After video of Bedouin gunfire on the roads goes viral, police promise action
Police arrest members of wedding party, including the groom, for shooting M-16 assault rifles out of their car windows in celebration, while driving

Police said Sunday they were stepping up efforts to combat illegal weapons after a video of a Bedouin wedding party firing M-16 assault rifles out of their car windows in the southern Negev went viral.
In a statement, police said several members of the wedding party seen in the video shooting the assault rifles in the air from their cars on Route 40 near Ohalim Junction in the south of the country have been identified and arrested. Police said the groom was among those detained, and had been transferred to the central police station in Tel Aviv for questioning.
The video was widely shared on social media in Israel over the weekend, sparking outrage over the apparent lawlessness.
The statement said that recent police measures to combat illicit arms dealing and “wild driving” in Israel had yielded progress over the last year.

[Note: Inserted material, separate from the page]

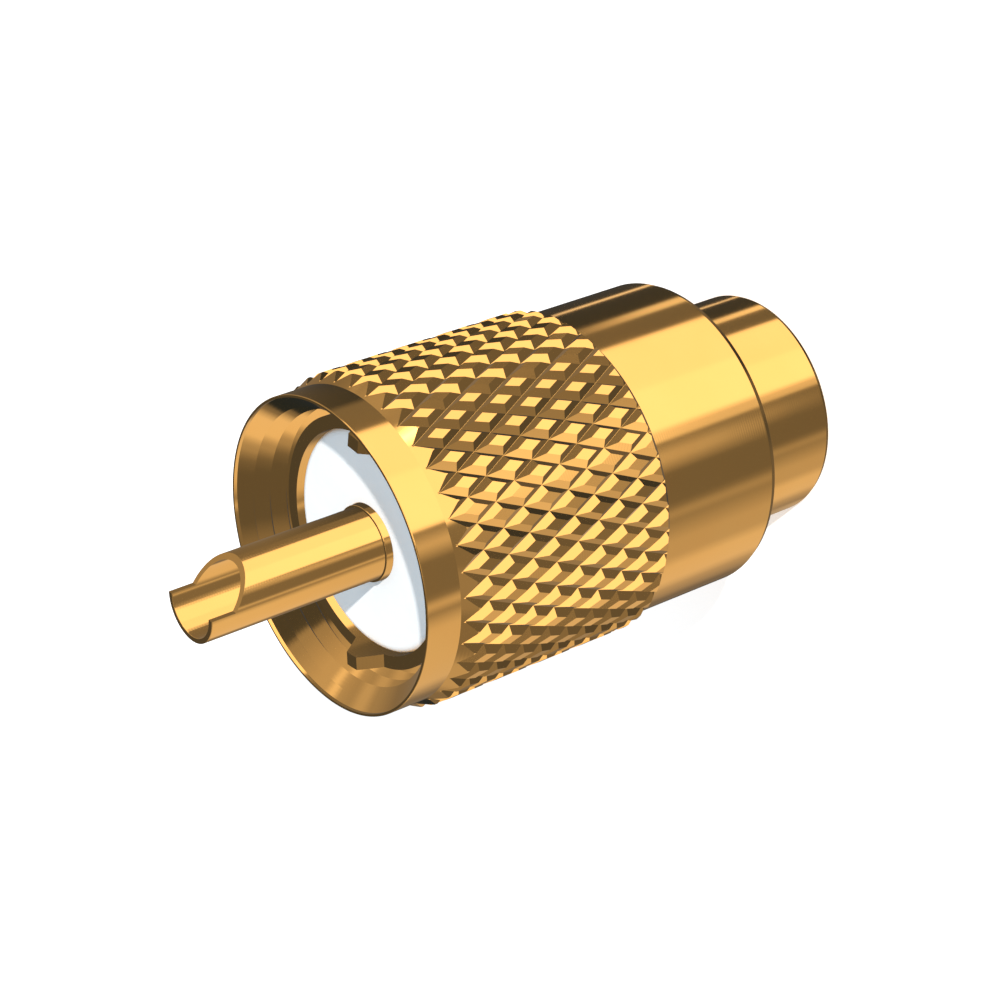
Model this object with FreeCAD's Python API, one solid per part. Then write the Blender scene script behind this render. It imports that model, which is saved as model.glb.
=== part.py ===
import FreeCAD, Part
import math
import os

# UHF coaxial plug, standing on its cable end with the centre pin up.
# Origin: centre of the tail's end face. +Z runs along the plug to the pin's tip.
# The open side of the pin's solder trough faces -Y. Lengths are in mm, angles in degrees.

# Coupling ring, outside
ring_start = 6.2            # tail left showing behind the ring
ring_length = 23.6
ring_wall = 1.25            # from the crests of the inside thread to the smooth outside
mouth_band_length = 2.1
barrel_length = 7.7
rear_edge_break = 0.12

# Coupling ring, diamond knurl
knurl_height = 0.45         # diamonds' flats above the smooth outside
knurl_root_lift = 0.05      # groove bottoms stand this much above the smooth band
knurl_count = 40            # diamonds in one turn
knurl_pitch = 2.95          # along the axis, from one row to the next but one
knurl_flat_share = 0.46     # flat top against the whole diamond
knurl_first_row = 1.7       # first full row, measured from the knurl's front end
knurl_phase = 4.8           # angle of the first full row's diamonds
knurl_skin = 0.03           # stock left above the flats before the pattern is cut

# Coupling ring, inside
mouth_land = 0.2            # flat front edge
mouth_chamfer = 0.15
lead_in_length = 1.0        # cone that guides the socket's thread
thread_minor_radius = 7.45
thread_length = 9.5         # from the mouth to the end of the thread
lip_length = 1.5            # rear lip that runs on the tail

# Plug body
jacket_radius = 5.45        # bore for the cable's jacket
jacket_depth = 9.0
jacket_lead_in = 0.4
jacket_stop = 1.05          # step from the jacket's bore down to the braid's chamber
tail_wall = 0.95
tail_edge_break = 0.25
waist_land = 2.75           # full tail left in front of the ring's lip
waist_cut = 0.4             # waist below the tail
flange_length = 4.0
flange_rise = 0.45          # crests of the flange's own thread outside the ring's thread crests
flange_edge_break = 0.4
collar_gap = 0.5            # front of the body inside the ring's thread crests
rim_recess = 2.45           # rim below the ring's mouth
rim_wall = 0.75
solder_hole_share = 0.59    # hole's width against the waist's length
solder_hole_count = 4

# Locating teeth on the rim
tooth_angles = (92.5, 262.5)
tooth_height = 1.2
tooth_tip_width = 0.85
tooth_root_width = 2.5

# Insulator
insulator_recess = 0.28     # face below the rim
insulator_head_length = 4.2
insulator_hub_length = 3.0
insulator_edge_break = 0.3

# Centre pin
pin_radius = 1.98
pin_wall = 0.3
pin_reach = 11.05           # from the insulator's face to the tip
pin_tail_length = 2.0       # behind the insulator
trough_length = 1.45        # at the sides of the pin
trough_slant = 35.5         # shoulder behind the trough, from square to the axis
pin_stem_rise = 0.17        # stem in the insulator is thicker than the pin
pin_stem_showing = 0.45     # stem in front of the insulator

# Clearances
running_gap = 0.06          # ring's lip on the tail
relief_gap = 0.15           # flange in the ring's relief
shoulder_gap = 0.05         # ring's thread end above the flange
press_gap = 0.02            # insulator in the body, pin in the insulator
overrun = 1.0               # how far a cutting shape passes the face that it cuts

full_turn = 360.0
axis_point = FreeCAD.Vector(0, 0, 0)
up = FreeCAD.Vector(0, 0, 1)

# Heights worked out from the sizes above
ring_end = ring_start + ring_length
knurl_start = ring_start + barrel_length
knurl_end = ring_end - mouth_band_length
lip_top = ring_start + lip_length
thread_end = ring_end - thread_length
flange_top = thread_end - shoulder_gap
flange_bottom = flange_top - flange_length
waist_bottom = lip_top + waist_land
waist_start = waist_bottom + waist_cut
rim_height = ring_end - rim_recess
tooth_top = rim_height + tooth_height
insulator_face = rim_height - insulator_recess
seat_height = insulator_face - insulator_head_length
hub_bottom = seat_height - insulator_hub_length
pin_tip = insulator_face + pin_reach
trough_bottom = pin_tip - trough_length
pin_bottom = hub_bottom - pin_tail_length

# Radii worked out from the sizes above
ring_radius = thread_minor_radius + ring_wall
knurl_radius = ring_radius + knurl_height
blank_radius = knurl_radius + knurl_skin
root_radius = ring_radius + knurl_root_lift
mouth_radius = ring_radius - mouth_land
tail_radius = jacket_radius + tail_wall
waist_radius = tail_radius - waist_cut
chamber_radius = jacket_radius - jacket_stop
flange_radius = thread_minor_radius + flange_rise
collar_radius = thread_minor_radius - collar_gap
seat_radius = collar_radius - rim_wall
lip_radius = tail_radius + running_gap
relief_radius = flange_radius + relief_gap
insulator_radius = seat_radius - press_gap
hub_radius = chamber_radius - press_gap
pin_stem_radius = pin_radius + pin_stem_rise
pin_hole_radius = pin_stem_radius + press_gap
pin_bore_radius = pin_radius - pin_wall
solder_hole_radius = solder_hole_share * (flange_bottom - waist_start) / 2


def at(radius, height):
    return FreeCAD.Vector(radius, 0, height)


def polar(radius, angle, height):
    turn = math.radians(angle)
    return FreeCAD.Vector(radius * math.cos(turn), radius * math.sin(turn), height)


def flat_face(corners):
    return Part.Face(Part.makePolygon(corners + [corners[0]]))


def turned(outline):
    """Solid of revolution about the plug's axis, from points given as radius and height."""
    corners = [at(radius, height) for radius, height in outline]
    return flat_face(corners).revolve(axis_point, up, full_turn)


def knurl_cell(angle, height):
    """Root corners and flat corners of one diamond, each in the order right, top, left, bottom.

    The flat lies in the plane that touches the knurl's outer radius, and each flank is a
    plane through two neighbouring root corners.
    """
    half_angle = full_turn / knurl_count / 2
    half_pitch = knurl_pitch / 2
    root = [
        polar(root_radius, angle + half_angle, height),
        polar(root_radius, angle, height + half_pitch),
        polar(root_radius, angle - half_angle, height),
        polar(root_radius, angle, height - half_pitch),
    ]
    top = polar(knurl_radius, angle, height + knurl_flat_share * half_pitch)
    bottom = polar(knurl_radius, angle, height - knurl_flat_share * half_pitch)
    outward = polar(1, angle, 0)
    sideways = polar(1, angle + 90, 0)
    normal = (root[1] - root[0]).cross(top - root[0])
    middle = outward * knurl_radius + up * height
    reach = normal.dot(top - middle) / normal.dot(sideways)
    flat = [middle + sideways * reach, top, middle - sideways * reach, bottom]
    return root, flat


def knurl_cutter():
    """Everything outside the knurled surface, as one closed solid around the ring.

    It starts and ends on the middle line of a row, past both ends of the knurl, where the
    smooth band and barrel lie below its groove bottoms.
    """
    half_angle = full_turn / knurl_count / 2
    first_row = knurl_end - knurl_first_row
    top_row = first_row + knurl_pitch
    rows = 2 * math.ceil((top_row - knurl_start + knurl_pitch / 2) / knurl_pitch)
    outer_radius = blank_radius + overrun
    faces = []
    rims = {0: [], rows: []}
    for row in range(rows + 1):
        height = top_row - row * knurl_pitch / 2
        shift = knurl_phase + (row % 2) * half_angle
        for step in range(knurl_count):
            angle = shift + step * full_turn / knurl_count
            root, flat = knurl_cell(angle, height)
            if row in rims:
                # half diamonds close the pattern on a level line
                tip = 3 if row == 0 else 1
                faces.append(flat_face([root[0], root[tip], flat[tip], flat[0]]))
                faces.append(flat_face([root[2], root[tip], flat[tip], flat[2]]))
                faces.append(flat_face([flat[0], flat[tip], flat[2]]))
                rims[row] += [root[2], flat[2], flat[0]]
            else:
                faces.append(flat_face(flat))
                for side in range(len(root)):
                    after = (side + 1) % len(root)
                    faces.append(flat_face([root[side], root[after], flat[after], flat[side]]))
    for row, corners in rims.items():
        height = top_row - row * knurl_pitch / 2
        disc = Part.Face(Part.Wire(Part.makeCircle(outer_radius, at(0, height), up)))
        faces += disc.cut(flat_face(corners)).Faces
    low = top_row - rows * knurl_pitch / 2
    wall = Part.makeCylinder(outer_radius, top_row - low, at(0, low), up)
    faces.append(wall.Faces[0])
    shell = Part.makeShell(faces)
    shell.sewShape()
    return Part.makeSolid(Part.Shell(shell.Faces))


def coupling_ring():
    rise = blank_radius - ring_radius
    outline = [
        (lip_radius, ring_start),
        (ring_radius - rear_edge_break, ring_start),
        (ring_radius, ring_start + rear_edge_break),
        (ring_radius, knurl_start),
        (blank_radius, knurl_start + rise),
        (blank_radius, knurl_end - rise),
        (ring_radius, knurl_end),
        (ring_radius, ring_end),
        (mouth_radius, ring_end),
        (mouth_radius - mouth_chamfer, ring_end - mouth_chamfer),
        (thread_minor_radius, ring_end - mouth_chamfer - lead_in_length),
        (thread_minor_radius, thread_end),
        (relief_radius, thread_end),
        (relief_radius, lip_top),
        (lip_radius, lip_top),
    ]
    return turned(outline).cut(knurl_cutter())


def tooth(angle):
    """Upright wedge through the rim's wall, wide at the root and narrow at the tip."""
    half_root = tooth_root_width / 2
    half_tip = tooth_tip_width / 2
    outline = [
        FreeCAD.Vector(0, -half_root, rim_height),
        FreeCAD.Vector(0, half_root, rim_height),
        FreeCAD.Vector(0, half_tip, tooth_top),
        FreeCAD.Vector(0, -half_tip, tooth_top),
    ]
    wedge = flat_face(outline).extrude(FreeCAD.Vector(collar_radius + overrun, 0, 0))
    wedge.rotate(axis_point, up, angle)
    return wedge


def plug_body():
    outline = [
        (jacket_radius + jacket_lead_in, 0),
        (tail_radius - tail_edge_break, 0),
        (tail_radius, tail_edge_break),
        (tail_radius, waist_bottom),
        (waist_radius, waist_start),
        (waist_radius, flange_bottom),
        (flange_radius - flange_edge_break, flange_bottom),
        (flange_radius, flange_bottom + flange_edge_break),
        (flange_radius, flange_top - flange_edge_break),
        (flange_radius - flange_edge_break, flange_top),
        (collar_radius, flange_top),
        (collar_radius, tooth_top),
        (seat_radius, tooth_top),
        (seat_radius, seat_height),
        (chamber_radius, seat_height),
        (chamber_radius, jacket_depth),
        (jacket_radius, jacket_depth),
        (jacket_radius, jacket_lead_in),
    ]
    body = turned(outline)
    between_teeth = Part.makeCylinder(collar_radius + overrun, tooth_height + overrun, at(0, rim_height), up)
    for angle in tooth_angles:
        between_teeth = between_teeth.cut(tooth(angle))
    body = body.cut(between_teeth)
    hole_middle = at(0, (waist_start + flange_bottom) / 2)
    for step in range(solder_hole_count):
        outward = polar(1, step * full_turn / solder_hole_count, 0)
        hole = Part.makeCylinder(solder_hole_radius, tail_radius + overrun, hole_middle, outward)
        body = body.cut(hole)
    return body


def insulator():
    outline = [
        (pin_hole_radius, hub_bottom),
        (hub_radius, hub_bottom),
        (hub_radius, seat_height),
        (insulator_radius, seat_height),
        (insulator_radius, insulator_face - insulator_edge_break),
        (insulator_radius - insulator_edge_break, insulator_face),
        (pin_hole_radius, insulator_face),
    ]
    return turned(outline)


def contact_pin():
    stem_top = insulator_face + pin_stem_showing
    outline = [
        (pin_bore_radius, pin_bottom),
        (pin_stem_radius, pin_bottom),
        (pin_stem_radius, stem_top),
        (pin_radius, stem_top),
        (pin_radius, pin_tip),
        (pin_bore_radius, pin_tip),
    ]
    reach = pin_radius + overrun
    fall = reach * math.tan(math.radians(trough_slant))
    side = [
        FreeCAD.Vector(-reach, 0, trough_bottom),
        FreeCAD.Vector(-reach, 0, pin_tip + overrun),
        FreeCAD.Vector(-reach, -reach, pin_tip + overrun),
        FreeCAD.Vector(-reach, -reach, trough_bottom - fall),
    ]
    open_side = flat_face(side).extrude(FreeCAD.Vector(2 * reach, 0, 0))
    return turned(outline).cut(open_side)


os.makedirs("parts", exist_ok=True)
pieces = {
    "coupling_ring": coupling_ring(),
    "plug_body": plug_body(),
    "insulator": insulator(),
    "contact_pin": contact_pin(),
}
for name, solid in pieces.items():
    solid.exportStep("parts/" + name + ".step")
    box = solid.BoundBox
    print(name, solid.isValid(), len(solid.Solids), len(solid.Faces), round(solid.Volume, 2))
    print("  from", round(box.ZMin, 3), "to", round(box.ZMax, 3))
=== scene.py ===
import math

import bmesh
import bpy
from mathutils import Matrix, Vector


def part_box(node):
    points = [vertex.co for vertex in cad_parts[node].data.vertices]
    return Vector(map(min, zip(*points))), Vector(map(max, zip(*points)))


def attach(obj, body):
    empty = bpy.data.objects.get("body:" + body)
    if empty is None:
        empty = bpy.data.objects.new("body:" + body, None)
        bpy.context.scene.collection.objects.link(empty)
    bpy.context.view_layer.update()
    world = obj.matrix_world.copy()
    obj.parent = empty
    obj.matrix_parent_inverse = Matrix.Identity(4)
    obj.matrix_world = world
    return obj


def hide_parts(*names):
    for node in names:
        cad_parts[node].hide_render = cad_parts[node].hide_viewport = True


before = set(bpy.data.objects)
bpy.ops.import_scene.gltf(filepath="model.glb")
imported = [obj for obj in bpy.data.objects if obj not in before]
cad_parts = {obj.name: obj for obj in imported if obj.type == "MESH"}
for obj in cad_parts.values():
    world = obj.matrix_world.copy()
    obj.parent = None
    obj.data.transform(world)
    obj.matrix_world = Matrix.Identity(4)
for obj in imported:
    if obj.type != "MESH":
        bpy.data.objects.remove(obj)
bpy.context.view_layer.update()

mm = 0.001
fullTurn = 2 * math.pi
past = 1            # mm that a cutting shape goes on past the piece
print("frame loaded:", sorted(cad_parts))

# Pieces are modelled in millimetres on the plug's axis and made metres when they are finished.
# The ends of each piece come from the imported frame, so the looks follow the construction.


def ends(node):
    # lowest height, highest height and outer radius of a node, in mm
    low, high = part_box(node)
    return low.z / mm, high.z / mm, high.x / mm


ringLow, ringHigh, knurlTop = ends("coupling_ring")
bodyLow, toothTop, flangeRadius = ends("plug_body")
discLow, discFace, discRadius = ends("insulator")
pinLow, pinTip, _ = ends("contact_pin")


# modelling helpers, all used in edit mode on the active piece


def pickVerts(test):
    bpy.ops.mesh.select_all(action="DESELECT")
    edit = bmesh.from_edit_mesh(bpy.context.object.data)
    for vert in edit.verts:
        vert.select_set(test(vert.co))
    edit.select_flush_mode()
    bmesh.update_edit_mesh(bpy.context.object.data)


def pickEdges(test):
    bpy.ops.mesh.select_all(action="DESELECT")
    edit = bmesh.from_edit_mesh(bpy.context.object.data)
    for edge in edit.edges:
        one, other = edge.verts
        if test(one.co, other.co):
            edge.select_set(True)
    bmesh.update_edit_mesh(bpy.context.object.data)


def drawChain(name, corners):
    # a chain of edges in the XZ plane, pulled out corner by corner; corners are (radius, height)
    bpy.ops.object.select_all(action="DESELECT")
    bpy.ops.mesh.primitive_plane_add(size=1)
    piece = bpy.context.object
    piece.name = name
    bpy.ops.object.mode_set(mode="EDIT")
    bpy.ops.mesh.merge(type="CENTER")
    bpy.ops.transform.translate(value=(corners[0][0], 0, corners[0][1]))
    for before, after in zip(corners, corners[1:]):
        move = (after[0] - before[0], 0, after[1] - before[1])
        bpy.ops.mesh.extrude_vertices_move(TRANSFORM_OT_translate={"value": move})
    return piece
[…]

In 2017, police said they seized “unprecedented” numbers of illegal weapons, “especially in Arab communities.”
The police statement said 2,225 Israelis were arrested in 2017 for various weapons offenses, and 1,137 of those were eventually indicted, a 42 percent increase from the year before.
Public Security Minister Gilad Erdan on Sunday called the shots fired in Friday’s wedding procession video a “serious incident” and called for swift police action against the “bullies who were documented firing wildly in a life-threatening manner.”

Army bases in the Negev desert are routinely robbed, often by Bedouin Israelis who live nearby. Though the problem is well known, it has gone mostly unaddressed. Due to their locations — far from cities and towns — there is generally limited police presence in the area, and the military is limited in its ability to arrest would-be thieves.
Earlier on Sunday, police announced that two Bedouin Israelis had been arrested last month for allegedly selling guns that were stolen from army bases to a Palestinian weapons dealer in the West Bank.
— Judah Ari Gross contributed to this report.